(Task goal) The data below is to be returned in full and exactly.

'''

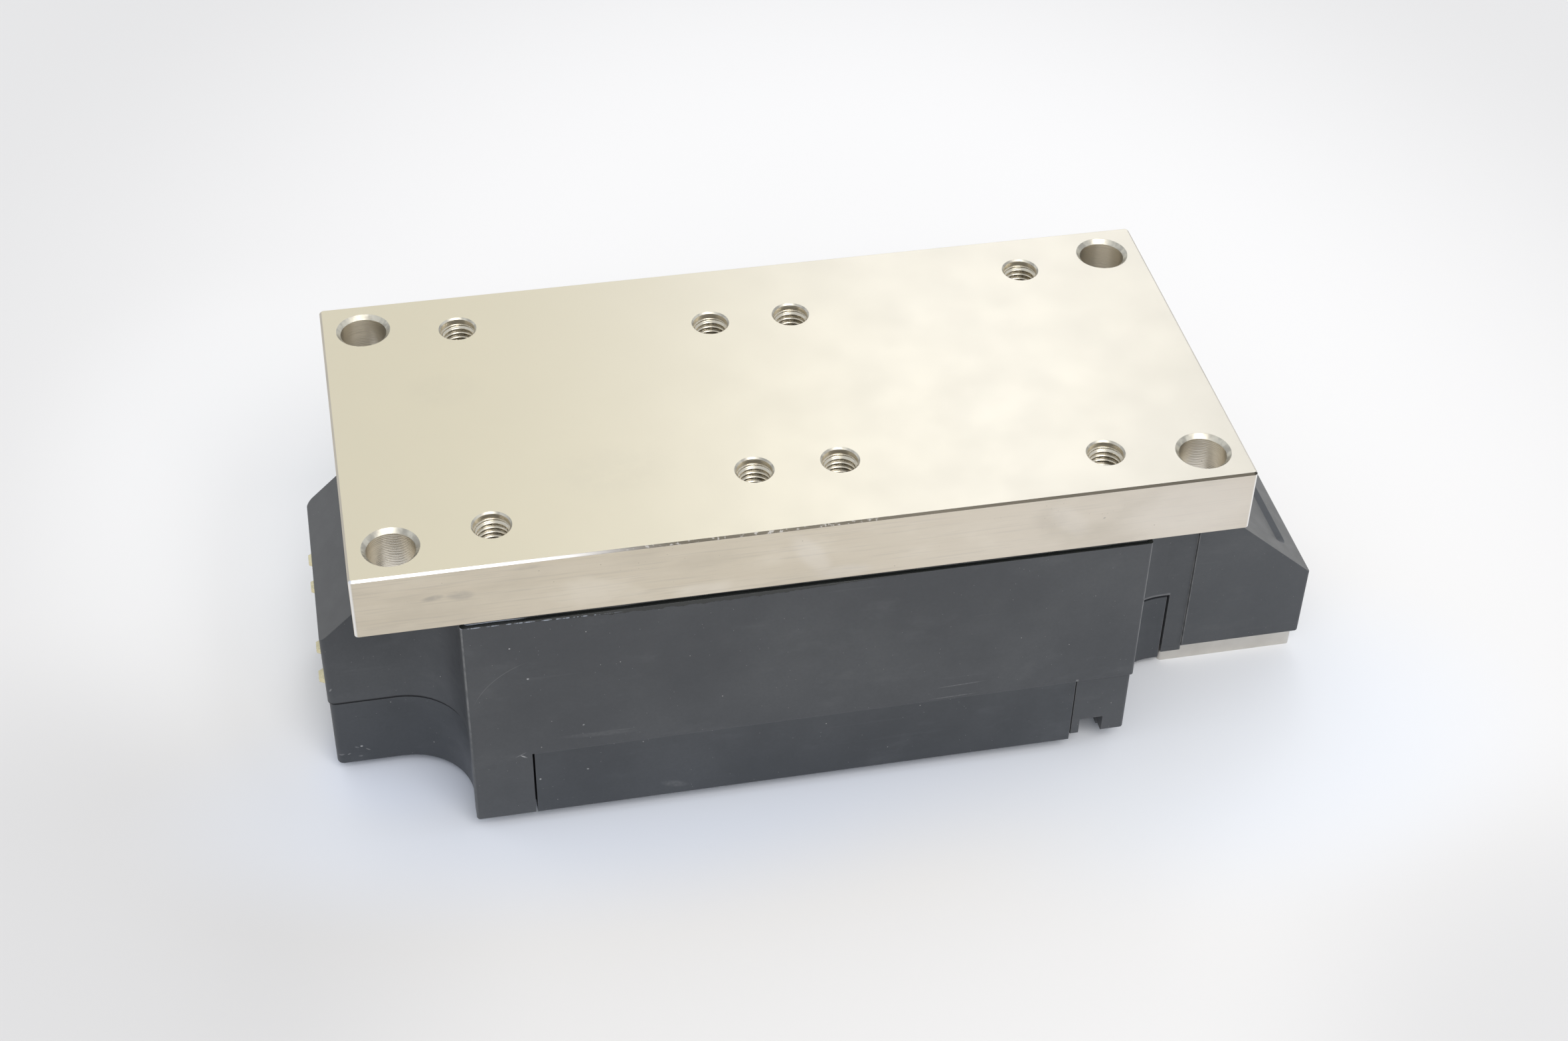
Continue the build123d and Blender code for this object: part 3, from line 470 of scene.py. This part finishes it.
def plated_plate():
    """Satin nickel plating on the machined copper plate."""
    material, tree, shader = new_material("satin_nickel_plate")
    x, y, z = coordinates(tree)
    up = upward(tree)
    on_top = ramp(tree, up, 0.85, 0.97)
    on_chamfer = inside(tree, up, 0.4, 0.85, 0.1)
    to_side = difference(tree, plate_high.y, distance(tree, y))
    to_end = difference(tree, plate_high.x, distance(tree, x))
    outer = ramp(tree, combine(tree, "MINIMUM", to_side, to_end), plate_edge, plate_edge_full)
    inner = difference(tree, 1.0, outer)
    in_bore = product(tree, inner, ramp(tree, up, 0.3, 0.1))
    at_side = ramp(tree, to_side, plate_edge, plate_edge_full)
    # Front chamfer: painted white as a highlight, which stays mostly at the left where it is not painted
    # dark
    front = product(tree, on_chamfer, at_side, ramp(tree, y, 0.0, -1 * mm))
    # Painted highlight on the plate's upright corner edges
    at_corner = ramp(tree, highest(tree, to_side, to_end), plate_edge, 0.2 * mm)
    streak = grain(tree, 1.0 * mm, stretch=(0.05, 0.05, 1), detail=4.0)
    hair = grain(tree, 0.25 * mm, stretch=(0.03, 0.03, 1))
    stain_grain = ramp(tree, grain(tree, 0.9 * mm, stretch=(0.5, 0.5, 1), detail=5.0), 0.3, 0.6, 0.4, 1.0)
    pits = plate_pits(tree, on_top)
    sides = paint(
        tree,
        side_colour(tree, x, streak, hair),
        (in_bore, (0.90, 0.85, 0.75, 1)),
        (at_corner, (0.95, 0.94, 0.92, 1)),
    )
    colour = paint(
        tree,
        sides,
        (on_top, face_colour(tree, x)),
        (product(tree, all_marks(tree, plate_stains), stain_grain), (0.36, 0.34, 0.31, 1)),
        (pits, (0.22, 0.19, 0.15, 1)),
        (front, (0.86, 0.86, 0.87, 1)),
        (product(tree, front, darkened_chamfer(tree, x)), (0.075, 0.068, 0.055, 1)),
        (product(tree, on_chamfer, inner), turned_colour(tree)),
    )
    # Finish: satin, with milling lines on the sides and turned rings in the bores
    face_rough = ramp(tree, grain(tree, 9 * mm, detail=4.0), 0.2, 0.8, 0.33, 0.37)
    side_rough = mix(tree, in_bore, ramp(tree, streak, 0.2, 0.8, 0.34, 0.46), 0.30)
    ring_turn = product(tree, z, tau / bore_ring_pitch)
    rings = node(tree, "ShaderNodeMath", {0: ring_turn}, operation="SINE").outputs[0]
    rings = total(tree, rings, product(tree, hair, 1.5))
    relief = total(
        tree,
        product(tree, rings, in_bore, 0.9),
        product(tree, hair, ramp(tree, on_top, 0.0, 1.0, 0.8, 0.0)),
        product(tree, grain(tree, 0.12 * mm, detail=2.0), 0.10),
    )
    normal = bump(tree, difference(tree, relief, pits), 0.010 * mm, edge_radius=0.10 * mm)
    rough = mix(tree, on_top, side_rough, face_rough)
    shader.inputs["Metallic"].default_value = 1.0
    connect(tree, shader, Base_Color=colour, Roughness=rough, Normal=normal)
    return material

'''

(Complete output)
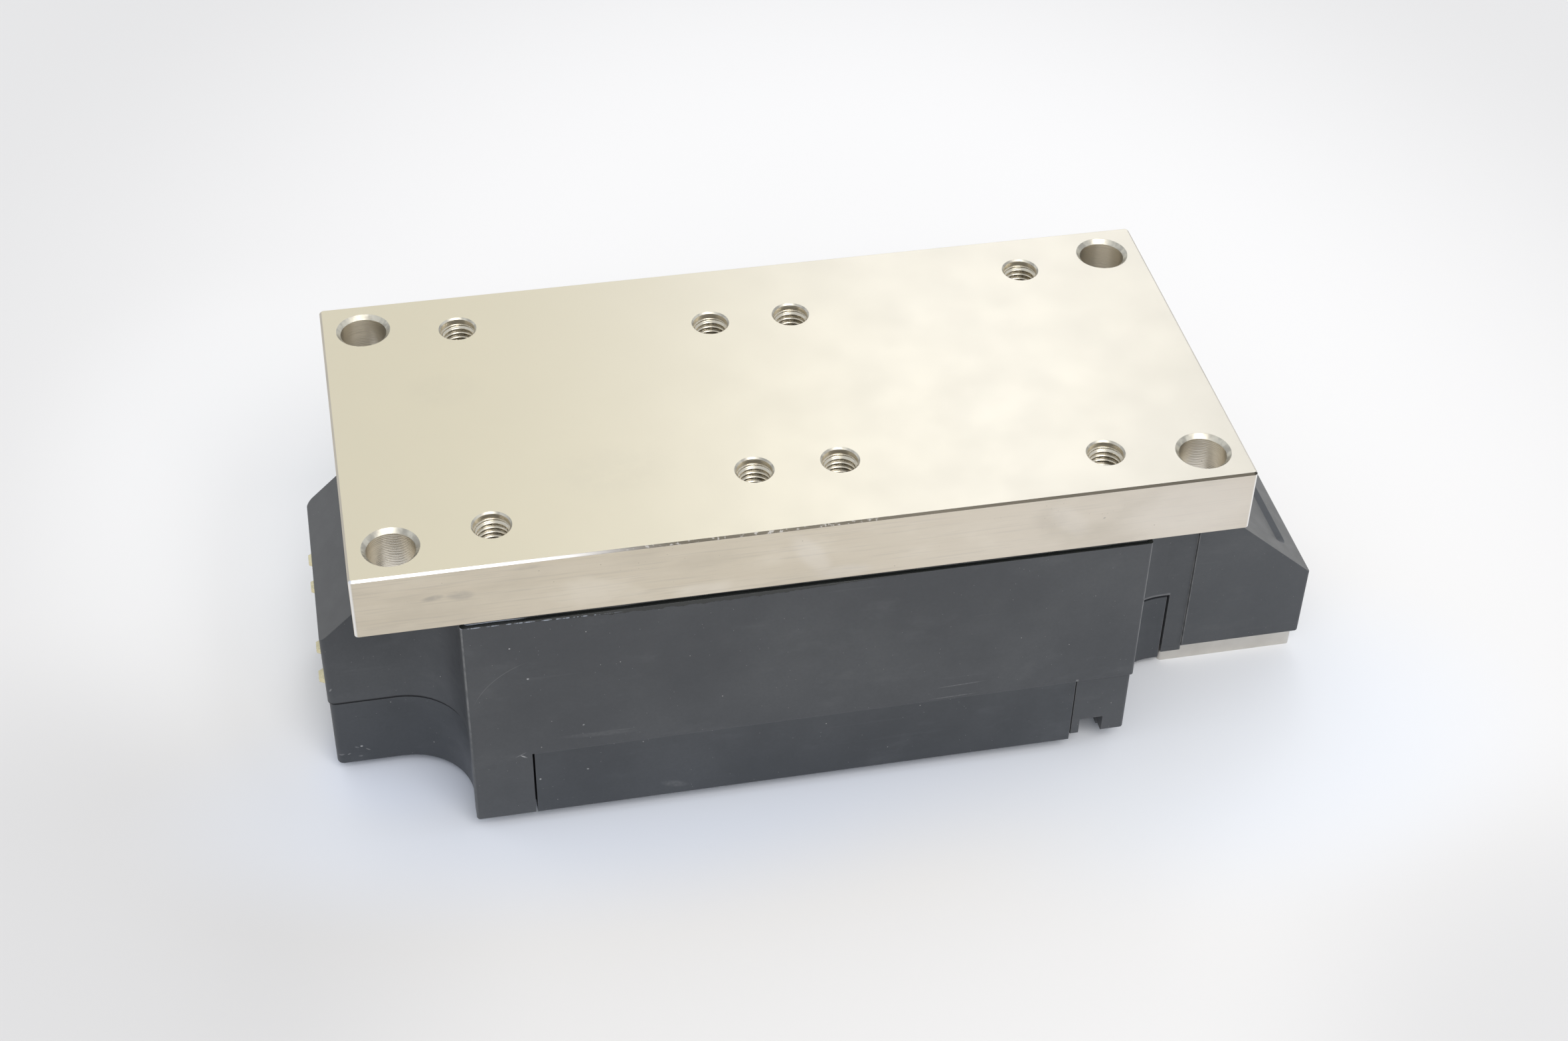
Continue the build123d and Blender code for this object: part 3, from line 470 of scene.py. This part finishes it.
def plated_plate():
    """Satin nickel plating on the machined copper plate."""
    material, tree, shader = new_material("satin_nickel_plate")
    x, y, z = coordinates(tree)
    up = upward(tree)
    on_top = ramp(tree, up, 0.85, 0.97)
    on_chamfer = inside(tree, up, 0.4, 0.85, 0.1)
    to_side = difference(tree, plate_high.y, distance(tree, y))
    to_end = difference(tree, plate_high.x, distance(tree, x))
    outer = ramp(tree, combine(tree, "MINIMUM", to_side, to_end), plate_edge, plate_edge_full)
    inner = difference(tree, 1.0, outer)
    in_bore = product(tree, inner, ramp(tree, up, 0.3, 0.1))
    at_side = ramp(tree, to_side, plate_edge, plate_edge_full)
    # Front chamfer: painted white as a highlight, which stays mostly at the left where it is not painted
    # dark
    front = product(tree, on_chamfer, at_side, ramp(tree, y, 0.0, -1 * mm))
    # Painted highlight on the plate's upright corner edges
    at_corner = ramp(tree, highest(tree, to_side, to_end), plate_edge, 0.2 * mm)
    streak = grain(tree, 1.0 * mm, stretch=(0.05, 0.05, 1), detail=4.0)
    hair = grain(tree, 0.25 * mm, stretch=(0.03, 0.03, 1))
    stain_grain = ramp(tree, grain(tree, 0.9 * mm, stretch=(0.5, 0.5, 1), detail=5.0), 0.3, 0.6, 0.4, 1.0)
    pits = plate_pits(tree, on_top)
    sides = paint(
        tree,
        side_colour(tree, x, streak, hair),
        (in_bore, (0.90, 0.85, 0.75, 1)),
        (at_corner, (0.95, 0.94, 0.92, 1)),
    )
    colour = paint(
        tree,
        sides,
        (on_top, face_colour(tree, x)),
        (product(tree, all_marks(tree, plate_stains), stain_grain), (0.36, 0.34, 0.31, 1)),
        (pits, (0.22, 0.19, 0.15, 1)),
        (front, (0.86, 0.86, 0.87, 1)),
        (product(tree, front, darkened_chamfer(tree, x)), (0.075, 0.068, 0.055, 1)),
        (product(tree, on_chamfer, inner), turned_colour(tree)),
    )
    # Finish: satin, with milling lines on the sides and turned rings in the bores
    face_rough = ramp(tree, grain(tree, 9 * mm, detail=4.0), 0.2, 0.8, 0.33, 0.37)
    side_rough = mix(tree, in_bore, ramp(tree, streak, 0.2, 0.8, 0.34, 0.46), 0.30)
    ring_turn = product(tree, z, tau / bore_ring_pitch)
    rings = node(tree, "ShaderNodeMath", {0: ring_turn}, operation="SINE").outputs[0]
    rings = total(tree, rings, product(tree, hair, 1.5))
    relief = total(
        tree,
        product(tree, rings, in_bore, 0.9),
        product(tree, hair, ramp(tree, on_top, 0.0, 1.0, 0.8, 0.0)),
        product(tree, grain(tree, 0.12 * mm, detail=2.0), 0.10),
    )
    normal = bump(tree, difference(tree, relief, pits), 0.010 * mm, edge_radius=0.10 * mm)
    rough = mix(tree, on_top, side_rough, face_rough)
    shader.inputs["Metallic"].default_value = 1.0
    connect(tree, shader, Base_Color=colour, Roughness=rough, Normal=normal)
    return material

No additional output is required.